● What is expected
Read the data and repeat all of it exactly.

###

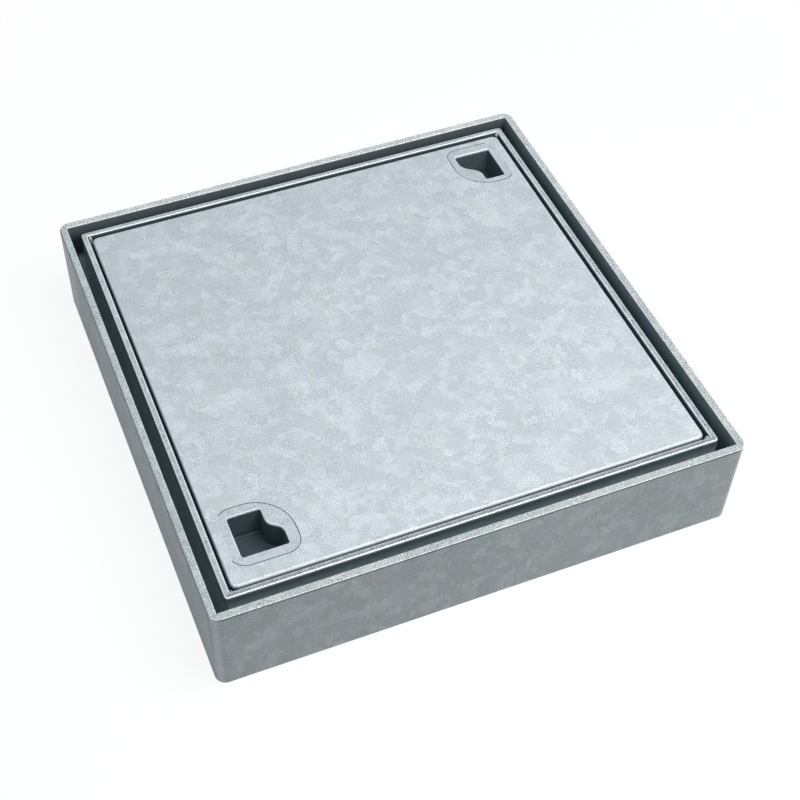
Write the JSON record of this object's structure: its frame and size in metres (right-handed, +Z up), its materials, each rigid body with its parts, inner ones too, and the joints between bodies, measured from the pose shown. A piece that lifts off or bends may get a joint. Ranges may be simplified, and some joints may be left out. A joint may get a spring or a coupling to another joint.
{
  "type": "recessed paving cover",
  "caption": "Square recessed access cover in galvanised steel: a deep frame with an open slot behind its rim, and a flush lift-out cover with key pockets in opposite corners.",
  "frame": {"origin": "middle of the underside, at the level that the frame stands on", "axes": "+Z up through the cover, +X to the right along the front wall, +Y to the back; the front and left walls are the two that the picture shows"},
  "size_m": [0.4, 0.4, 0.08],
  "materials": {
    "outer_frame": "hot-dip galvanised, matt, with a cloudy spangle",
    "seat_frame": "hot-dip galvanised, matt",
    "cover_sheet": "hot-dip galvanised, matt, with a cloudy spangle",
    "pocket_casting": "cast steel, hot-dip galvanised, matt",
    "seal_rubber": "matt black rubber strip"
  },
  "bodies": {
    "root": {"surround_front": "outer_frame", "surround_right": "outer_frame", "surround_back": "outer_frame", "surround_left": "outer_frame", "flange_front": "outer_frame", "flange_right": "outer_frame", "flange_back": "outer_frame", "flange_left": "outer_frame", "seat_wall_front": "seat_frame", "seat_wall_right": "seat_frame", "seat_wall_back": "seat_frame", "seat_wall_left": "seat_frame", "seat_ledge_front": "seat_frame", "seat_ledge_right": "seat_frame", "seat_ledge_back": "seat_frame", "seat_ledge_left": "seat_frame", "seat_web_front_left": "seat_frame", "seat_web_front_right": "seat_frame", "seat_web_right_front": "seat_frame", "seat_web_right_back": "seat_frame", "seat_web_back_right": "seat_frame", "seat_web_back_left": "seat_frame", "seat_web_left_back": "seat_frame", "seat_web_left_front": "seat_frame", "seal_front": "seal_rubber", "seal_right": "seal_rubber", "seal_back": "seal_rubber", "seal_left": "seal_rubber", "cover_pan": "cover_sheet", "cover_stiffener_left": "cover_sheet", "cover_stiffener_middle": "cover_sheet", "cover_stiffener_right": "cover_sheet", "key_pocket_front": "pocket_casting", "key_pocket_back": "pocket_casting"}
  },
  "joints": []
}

###

● Solution to the exercise
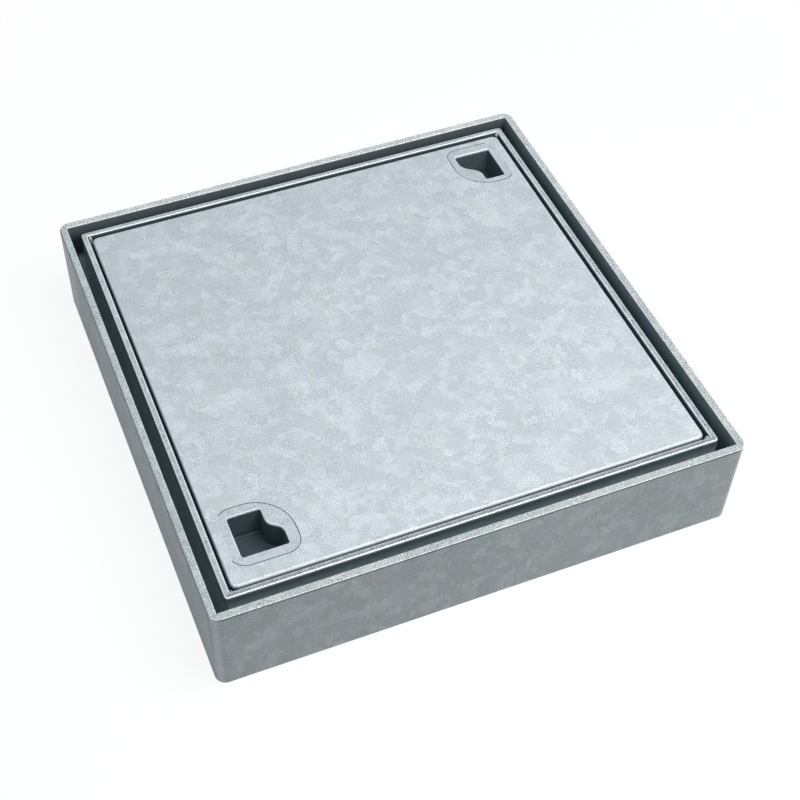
Write the JSON record of this object's structure: its frame and size in metres (right-handed, +Z up), its materials, each rigid body with its parts, inner ones too, and the joints between bodies, measured from the pose shown. A piece that lifts off or bends may get a joint. Ranges may be simplified, and some joints may be left out. A joint may get a spring or a coupling to another joint.
{
  "type": "recessed paving cover",
  "caption": "Square recessed access cover in galvanised steel: a deep frame with an open slot behind its rim, and a flush lift-out cover with key pockets in opposite corners.",
  "frame": {"origin": "middle of the underside, at the level that the frame stands on", "axes": "+Z up through the cover, +X to the right along the front wall, +Y to the back; the front and left walls are the two that the picture shows"},
  "size_m": [0.4, 0.4, 0.08],
  "materials": {
    "outer_frame": "hot-dip galvanised, matt, with a cloudy spangle",
    "seat_frame": "hot-dip galvanised, matt",
    "cover_sheet": "hot-dip galvanised, matt, with a cloudy spangle",
    "pocket_casting": "cast steel, hot-dip galvanised, matt",
    "seal_rubber": "matt black rubber strip"
  },
  "bodies": {
    "root": {"surround_front": "outer_frame", "surround_right": "outer_frame", "surround_back": "outer_frame", "surround_left": "outer_frame", "flange_front": "outer_frame", "flange_right": "outer_frame", "flange_back": "outer_frame", "flange_left": "outer_frame", "seat_wall_front": "seat_frame", "seat_wall_right": "seat_frame", "seat_wall_back": "seat_frame", "seat_wall_left": "seat_frame", "seat_ledge_front": "seat_frame", "seat_ledge_right": "seat_frame", "seat_ledge_back": "seat_frame", "seat_ledge_left": "seat_frame", "seat_web_front_left": "seat_frame", "seat_web_front_right": "seat_frame", "seat_web_right_front": "seat_frame", "seat_web_right_back": "seat_frame", "seat_web_back_right": "seat_frame", "seat_web_back_left": "seat_frame", "seat_web_left_back": "seat_frame", "seat_web_left_front": "seat_frame", "seal_front": "seal_rubber", "seal_right": "seal_rubber", "seal_back": "seal_rubber", "seal_left": "seal_rubber", "cover_pan": "cover_sheet", "cover_stiffener_left": "cover_sheet", "cover_stiffener_middle": "cover_sheet", "cover_stiffener_right": "cover_sheet", "key_pocket_front": "pocket_casting", "key_pocket_back": "pocket_casting"}
  },
  "joints": []
}